Sidney Lumet aborda os mais variados géneros nos quais revela a sua capacidade de encenação e de direcção de actores. Mas é no chamado filme negro, no drama social e no policial que o talento do realizador em descrever o complexo mundo suburbano e os seus ambientes marginais melhor se apreendem, através da criação de atmosferas carregadas de drama e de angústia.

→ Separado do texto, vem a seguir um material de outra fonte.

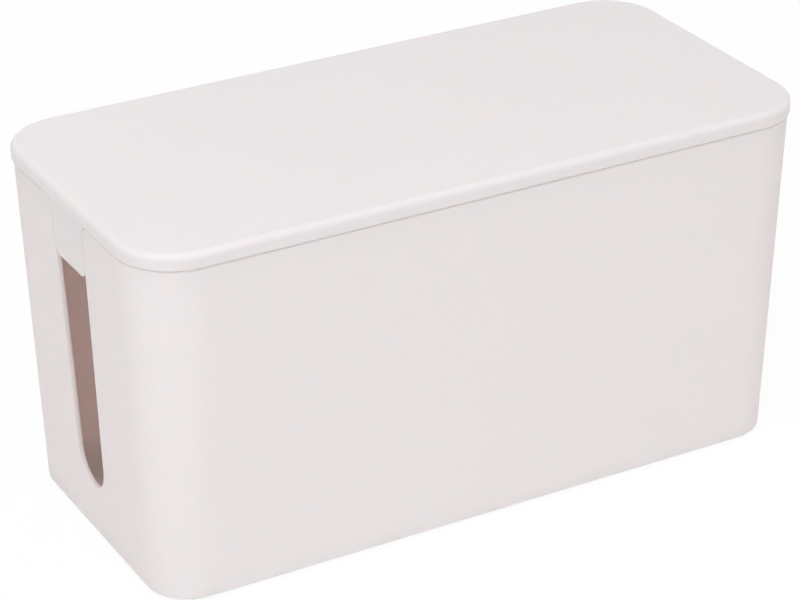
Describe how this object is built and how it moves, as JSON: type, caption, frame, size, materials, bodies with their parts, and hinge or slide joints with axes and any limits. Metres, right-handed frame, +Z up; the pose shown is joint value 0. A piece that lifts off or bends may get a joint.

Estão neste selecto grupo filmes como "Serpico" (1973) e "Um Dia de Cão" (1975), ambos com Al Pacino no protagonista, duas abordagens da problemática da violência e da actuação policial numa grande cidade como Nova Iorque, filmada por Lumet vezes sem conta, "Escândalo na Televisão" (1976), uma sátira ao ponto a que a manipulação televisiva pode chegar, que perdeu o Oscar para Rocky (God bless us, diria o outro), merendo no entanto a dupla de actores a estatueta dourada, Peter Finch e Faye Dunaway,  "O Veredicto" (1982), um filme na linha do tradicional filme de tribunal onde se destaca a interpretação, do nomeado para o Oscar, Paul Newman ou uma incursão pelo mundo de Agatha Christie em "Um Crime no Expresso do Oriente" (1974), com um elenco de luxo onde sobressaem Lauren Bacall, Ingrid Bergman, Sean Connery, Anthony Perkins e Albert Finney como Poirot. Em 2007 dirigiu o seu último filme "Antes que o Diabo Saiba que Morreste", com Philip Seymour Hoffman e Ethan Hawke.
Numa filmografia extensa, de quase 50 filmes, muitos são os que ficam por citar e que decerto mereciam. Segundo o crítico David Thomson, Lumet "consegue extrair performances poderosas dos actores principais e foi uma das figuras mais importantes da cena cinematográfica de Nova Iorque". Apesar de quatro nomeações para o Oscar de melhor realizador, nunca mereceu a atenção da Academia que lhe atribuiu um Oscar honorífico em 2005 o qual mereceu o seguinte comentário do director:" eu sempre quis uma coisa destas. Raios vos partam eu merecia!".
Sidney Lumet morreu no passado dia 9 de Abril, em Nova Iorque. Tinha 86 anos.